Truth is the impressions are a nearly worthless stat, and these sites by far have the highest cost per lead. My store finally dropped Autotrader a year or so ago, and our Internet business has not suffered. It has actually increased quite a bit. I do not recommend these services.
 
i know this won't be a popular post but i believe in a well rounded marketing campaign and 3rd party providers are part of it. If I was back at a dealer I would run my own analytics, SEO, SEM, and pay the guys I know to generate leads for the market I can't reach. Will I compete in some arena's, yes but I will also gain. Yeah, I agree selling impressions sucks and I don't care if it doesn't change my bottom line I don't want it. Keep in mind sites like cars.com and AT.com are driven by price, placement, inventory, and pictures. If I was a dealer I would love for you to cancel it in my area because I knew how to work them.

Take this for example.....
I was a new car internet guy. One year i met a really savvy used car manager that bought a lot of really nice clean cars right off lease. He was use AT.com and Cars.com to price his cars. He showed me a lot but the process sold me cars. I sold 20+ used cars a month from calls and emails from at.com and cars.com. Keep in mind this is a store that only kept 40 to 50 used cars on the lot. Atlanta is a competitive market but this guy knew the science.

My suggestion, learn what the science is in your market. Make it work! If you have a good rep ask him/her what you can do to improve the leads. Why would someone click your ad over the others? Thats what you have to ask. I think we all know that form leads are on the decline and thats why these guys are adding chat. I have dealers getting 500+ chats a month from 1 provider. You can't tell me they don't feel they are getting their money's worth. That doesn't even include calls and emails.

Another thing I don't understand is why don't some dealers count calls from 3rd parties as leads? they only judge based on email leads. On the same note....are you entering all the calls in the CRM?

There are so many working parts that it is easy to blame someone else but if your machine isn't working properly their won't (for you). I have been on the dealer side and on this side. I find myself standing up for dealers a lot but one thing I have noticed is if something isn't working maybe it isn't the source. It could be a broken process. We are so willing to do A/B testing on our sites but not on our vendors. try new things....test it.

When it comes down to it you will never get as much traffic to your site as cars.com and AT.com.
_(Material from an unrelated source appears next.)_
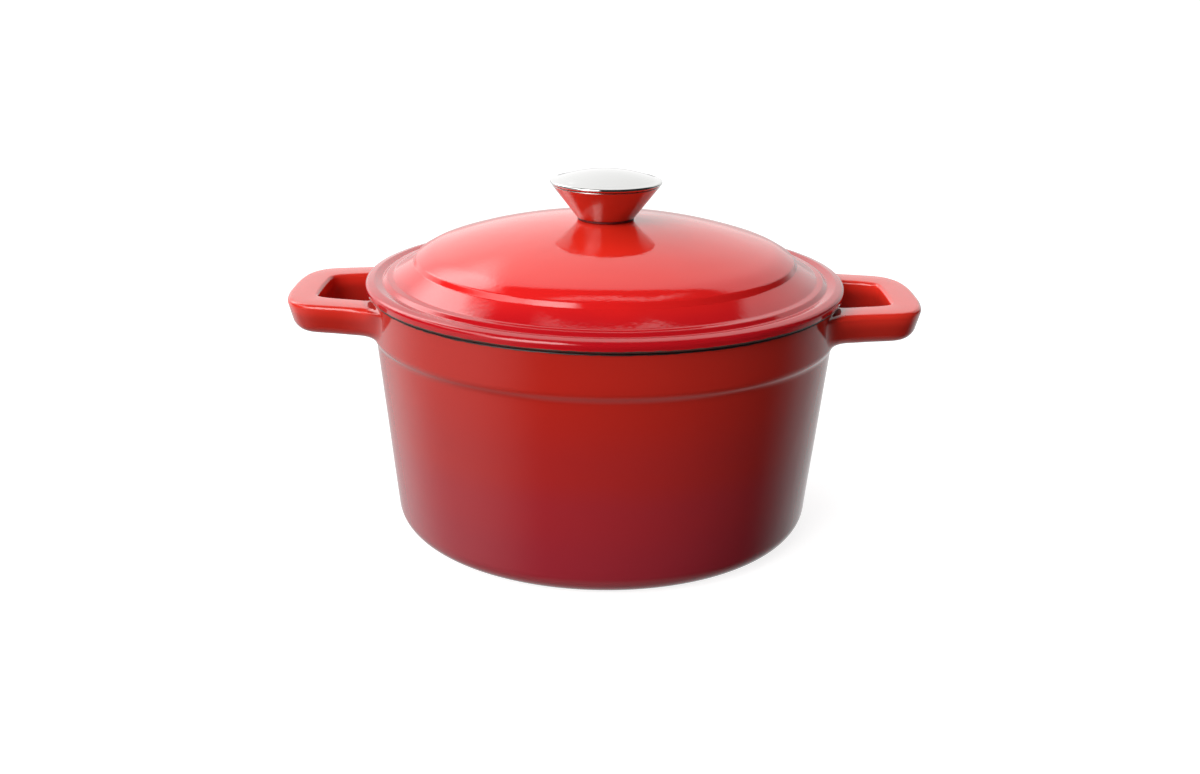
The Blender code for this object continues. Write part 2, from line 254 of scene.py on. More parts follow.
# Camera, at the height and tilt that the object is seen from.
CAMERA_PLACE = (0.0, -0.71836, 0.31332)
CAMERA_FORWARD = (-0.00224, 0.94737, -0.32012)
CAMERA_ROLL = 0.01453
LENS = 41.9
SENSOR = 36.0


# Geometry.


def rounded(corners, arc_step=ARC_STEP):
    """The points of a closed outline of (r, z, fillet radius) corners, each corner rounded."""
    points = []
    for index, (r, z, radius) in enumerate(corners):
        corner = Vector((r, z))
        if radius == 0:
            points.append(corner)
            continue
        back = (Vector(corners[index - 1][:2]) - corner).normalized()
        on = (Vector(corners[(index + 1) % len(corners)][:2]) - corner).normalized()
        half = back.angle(on) / 2
        centre = corner + (back + on).normalized() * radius / math.sin(half)
        start = corner + back * radius / math.tan(half) - centre
        end = corner + on * radius / math.tan(half) - centre
        turn = math.pi - 2 * half
        steps = max(1, math.ceil(turn / arc_step))
        for step in range(steps + 1):
            share = step / steps
            spoke = start * math.sin((1 - share) * turn) + end * math.sin(share * turn)
            points.append(centre + spoke / math.sin(turn))
    return points


def plain(*points):
    """Corners with no rounding."""
    return [(r, z, 0) for r, z in points]


def divided(outline, longest):
    """The outline with its long straight stretches split, so that lumps can show on them."""
    points = []
    for start, end in zip(outline, outline[1:]):
        pieces = max(1, math.ceil((end - start).length / longest))
        points += [start.lerp(end, step / pieces) for step in range(pieces)]
    return [*points, outline[-1]]


def turned_mesh(outline, steps, sweep=math.tau):
    """A bmesh turned about Z from the (r, z) points of its outline."""
    bm = bmesh.new()
    verts = [bm.verts.new((r, 0.0, z)) for r, z in outline]
    solid_core = outline[0][0] == 0 and outline[-1][0] == 0
    pairs = zip(verts, verts[1:] if solid_core else verts[1:] + verts[:1])
    edges = [bm.edges.new(pair) for pair in pairs]
    whole = sweep == math.tau
    if not whole:
        bm.faces.new(verts)
    spun = bmesh.ops.spin(
        bm, geom=verts + edges, cent=(0, 0, 0), axis=(0, 0, 1), angle=sweep, steps=steps, use_merge=whole
    )
    if not whole:
        bm.faces.new([v for v in spun["geom_last"] if isinstance(v, bmesh.types.BMVert)])
    bmesh.ops.remove_doubles(bm, verts=bm.verts, dist=1e-7)
    bmesh.ops.recalc_face_normals(bm, faces=bm.faces)
    return bm


def piece(name, bm, looks, body, node):
    """A shown piece from a bmesh: it rides on a body and stands for a CAD node."""
    mesh = bpy.data.meshes.new(name)
    bm.to_mesh(mesh)
    bm.free()
    mesh.shade_smooth()
    mesh.set_sharp_from_angle(angle=SHARP)
    for look in looks:
        mesh.materials.append(look)
    obj = bpy.data.objects.new(name, mesh)
    bpy.context.scene.collection.objects.link(obj)
    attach(obj, body)
    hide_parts(node)
    return obj


def sort_faces(bm, zone):
    """Gives each face the material that zone(centre, normal) names by its number."""
    bm.normal_update()
    for face in bm.faces:
        face.material_index = zone(face.calc_center_median(), face.normal)


def lump_faces(bm, material_index):
    """Moves the points of one material's faces along their normals by the casting's lumps.

    The lumps fade out towards the foot ring, which was ground flat.
    """
    bm.normal_update()
    moved = {v for face in bm.faces if face.material_index == material_index for v in face.verts}
    for v in moved:
        lift = sum(height * noise.noise(v.co * waves) for height, waves in LUMPS)
        v.co += v.normal * lift * min(1.0, max(0.0, v.co.z / LUMP_FADE))


def spline(points, steps):
    """Points along a Catmull-Rom curve through the given ones, without the last stretch."""
    points = [Vector(point) for point in points]
    curve = [points[1]]
    for a, b, c, d in zip(points, points[1:], points[2:], points[3:]):
        for step in range(1, steps + 1):
            t = step / steps
            bend = 2 * a - 5 * b + 4 * c - d
            twist = 3 * (b - c) + d - a
            curve.append(b + (t * (c - a) + t * t * bend + t * t * t * twist) / 2)
    return curve


def handle_section(inner, outer):
    """One cross-section of a handle as (place, outward, upward) for each point round it.

    Outward and upward say which way the surface faces there: across the section and along Z.
    """
    across = (outer - inner).normalized()
    top_z = HANDLE_TOP - HANDLE_TOP_RADIUS
    low_z = HANDLE_BOTTOM + HANDLE_BOTTOM_RADIUS
    lean = (low_z - top_z) * math.sin(HANDLE_DRAFT) + HANDLE_TOP_RADIUS - HANDLE_BOTTOM_RADIUS
    low_inset = -HANDLE_TOP_RADIUS + lean / math.cos(HANDLE_DRAFT)
    inner_z = HANDLE_BOTTOM + HANDLE_INNER_RADIUS
    draft = math.degrees(HANDLE_DRAFT)
    # Each corner: edge, inset and height of its centre, radius, first and last bearing, facets.
    corners = (
        (outer, -HANDLE_TOP_RADIUS, top_z, HANDLE_TOP_RADIUS, -draft, 90, 9),
        (inner, HANDLE_TOP_RADIUS, top_z, HANDLE_TOP_RADIUS, 90, 180, 9),
        (inner, HANDLE_INNER_RADIUS, inner_z, HANDLE_INNER_RADIUS, 180, 270, 8),
        (outer, low_inset, low_z, HANDLE_BOTTOM_RADIUS, 270, 360 - draft, 12),
    )
    ring = []
    for edge, inset, z, radius, first, last, steps in corners:
        for step in range(steps + 1):
            angle = math.radians(first + (last - first) * step / steps)
            outward, upward = math.cos(angle), math.sin(angle)
            place = edge + across * (inset + radius * outward)
            ring.append((Vector((place.x, place.y, z + radius * upward)), outward, upward))
    return ring


def root_path(start, along, outward, upward, wall_radius):
    """The points from a place on the handle to the pot's wall, flaring out along the wall."""
    reach = 0.0
    while math.hypot(*(start + along * reach).xy) > wall_radius(start.z):
        reach += REACH_STEP
    foot = start + along * reach
    side = FLARE_OUTER if outward > 0 else FLARE_INNER
    rise = FLARE_TOP if upward > 0 else FLARE_UNDER
    length = min(reach, outward**2 * side[0] + upward**2 * rise[0])
    begin = foot - along * length
    turn = math.atan2(foot.y, foot.x) + outward * abs(outward) * side[1] / wall_radius(foot.z)
    end_z = foot.z + upward * abs(upward) * rise[1]
    path = [start.lerp(begin, step / STRAIGHT_STEPS) for step in range(1, STRAIGHT_STEPS + 1)]

    def on_wall(depth):
        radius = wall_radius(end_z) - depth
        return Vector((radius * math.cos(turn), radius * math.sin(turn), end_z))

    end = on_wall(REACH_STEP)
    for step in range(1, FLARE_STEPS + 1):
        t = step / FLARE_STEPS
        path.append(begin * (1 - t) ** 2 + foot * 2 * t * (1 - t) + end * t * t)
    return [*path, on_wall(ROOT_DEPTH)]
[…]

Thats my two cents....I love you but its the truth.
 
If you had a lead source that sent you 2 leads a month at $300.00 a lead and you sold 1 of them each time and the average gross on that sale was $2,000, would you continue with that lead provider?

I'll pick one of my dealers here. They're heavy into AutoTrader. They slack for one month on photos, pricing, comments and spotlights - the calls and walk in traffic drop. They get back on their game, and guess what? Calls and some floor traffic picks up.

How many form leads do they get? Almost none!

When we are merchandising and working the system as we should, the ROI makes sense.

My point is, I look past the email lead count we get from AT and Cars.com and look at phone and floor traffic as well.
 
We would get a cars.com lead and never knew which vehicle the customer was considering. Cars.com would not identify trim level or color. Recently they made a change that identifies the trim level the customer was considering. So we are able to send quotes on the vehicle they want, which in turn will help.

Last month we had 26 leads and sold 8 used cars.

in May we had 36 leads and 4 used car sales.

So far this month 19 lead, six shows and 4 used car sales.